Sylvain
Richard is a film critic at Arts & Opinion. He
gave Beneath the Rooftops of Paris (Sous les toits de
Paris), which played at the 2008
Cinemania Film Festival,
3.1 out of 4 stars. For the rest of his ratings, click
HERE.
It's
a lesser known but poignant early work from the sculptor-architect,
Gian Lorenzo Bernini (1598-1680), to whom the great city of
Rome is indebted for much of its historic content and character.

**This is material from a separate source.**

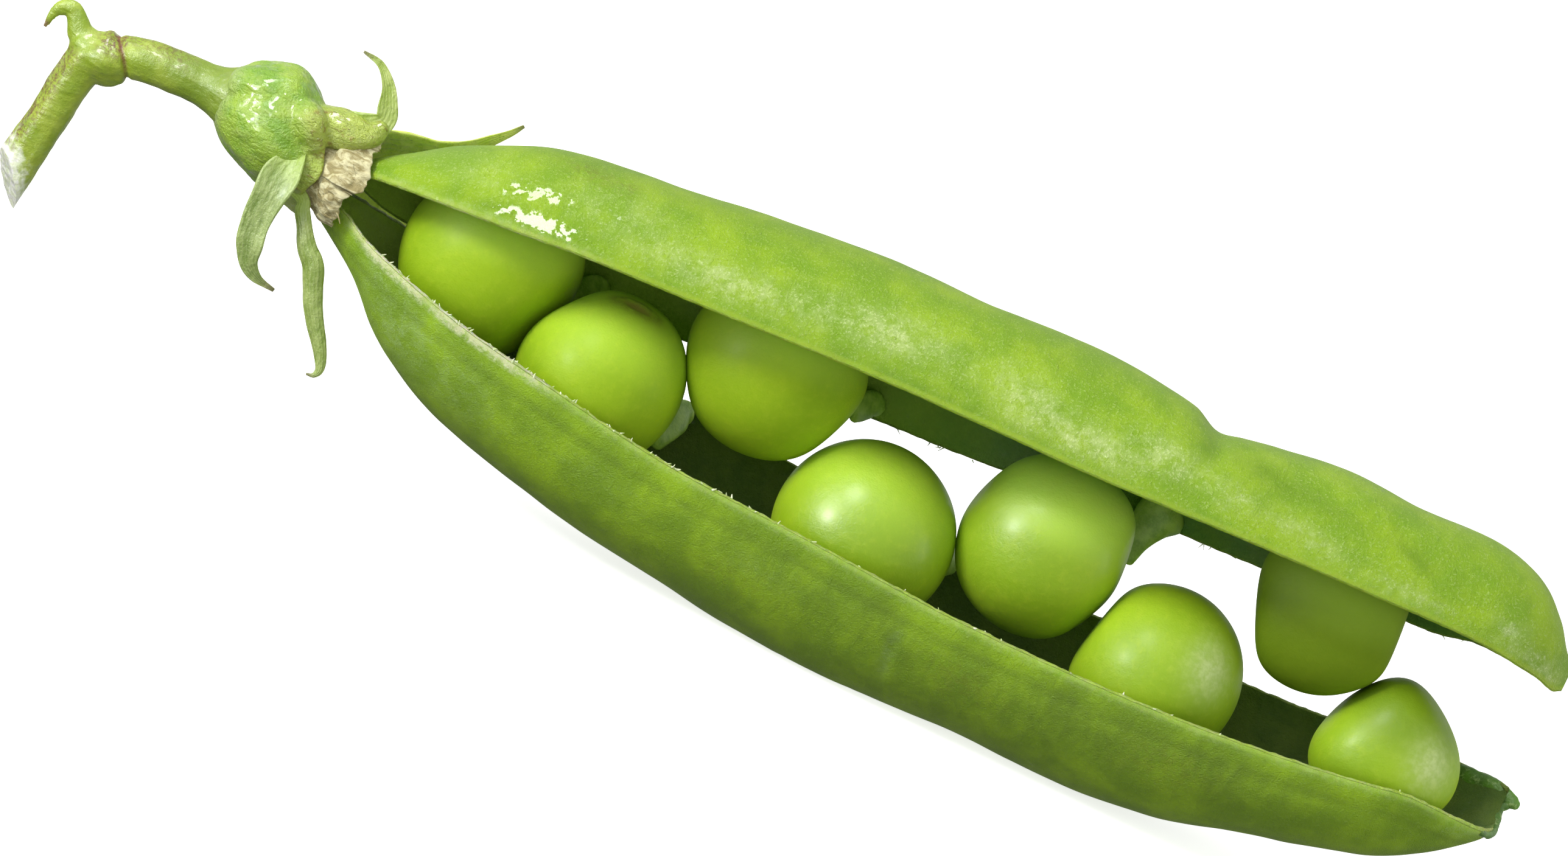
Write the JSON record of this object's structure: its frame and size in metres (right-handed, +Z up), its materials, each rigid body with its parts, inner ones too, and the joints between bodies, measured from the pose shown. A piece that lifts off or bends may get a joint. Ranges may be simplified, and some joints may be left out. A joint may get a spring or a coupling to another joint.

The marble statue is entitled Aeneas Carrying Anchise.
The
face of the helpless Anchise, who is being shouldered to safety
by Aeneas, so concentrates the fears and frailties of old
age, it’s tempting to conclude that Hiner Saleem’s
latest film, Beneath the Rooftops of Paris (Sous
les toits de Paris), was directly inspired by the Bernini
work. But whatever the sources of Saleem’s inspired
script and direction, they leave no doubt that he has meaningfully
confronted the existential question of aging and mortality,
and leaves the viewer with helpful road map of the pitfalls
and uncertainties the journey entails. As such, Rooftops
is an unapologetically melancholic film infused with grace
and grandeur, whose small sets and deliciously parsimonious
dialogue allow precious glimpses of how aging is likely to
affect, and how one might better serve others already on that
much traveled and worn road.
The
quietly told story of Rooftops revolves around Marcel,
played by owl-wise Michel Piccoli, now in his 80s, who is
living in a tiny working class flat in Paris. Marcel’s
two pleasures in life are cooling off in a nearby pool with
a friend, Amar, and his encounters with the waitress, Therese,
with whom whatever small affections in life are available,
they share together in fleeting moments under the constant
menace of solitude and unease, as the old one takes stock
of his decline. Observing the ailing Marcel surrender to Therese’s
smallest caress, we are introduced to a body that has been
coaxed to make peace with its infirmities and slow response
in order to assure its basic needs. To that end, master thespian
Michel Piccoli’s furrowed face is like an illuminated
manuscript that teaches us how
to face our fears and seize the moment in all its diminished
plenitude.
The
four seasons provide the film with both its architecture and
symbolism; they are understated presences that prefigure Marcel’s
gradual decline, his initial refusal of age and its portent
symptoms, and his desire to escape into whatever pleasures
can be had, which includes the company of a young homeless
woman who enters and then leaves his life like a short season
come and gone, but who is a more meaningful presence than
his absentee son, emblematic of the me-generation and its
fatuous self-absorption.
The
film owes its moods to its meticulously drawn small sets –
mainly Marcel’s rooms -- that seem to fold in upon themselves
in contrast to the larger outside world that is growing more
and more inaccessible; what is beyond the reach of the body
is left to the devices of memory and nostalgia.
If
great directing is invisible, like a great writer is hardly
more than a ghostly presence in his work, Sameer, whose early
films were Dol and Kilometre Zero, reveals
consummate skills in involving us in Marcel’s pains
and small pleasures that take up disproportionate space and
importance, the last resort of old men who refuse to be stilled
in their reach for connection, who are still engaged against
the dying of the light.
Beneath
the Rooftops of Paris cannot be accused of being a feel
good film, but it sharpens, like a knife on a stone, our appreciation
for, quoting Marcel Proust, “the places that we have
known belong now only to the little world of space on which
we map them for our own convenience. None of them was ever
more than a thin slice, held between the contiguous impressions
that composed our life at that time; remembrance of a particular
form is but regret for a particular moment; and houses, roads,
avenues are as fugitive, alas, as the years.”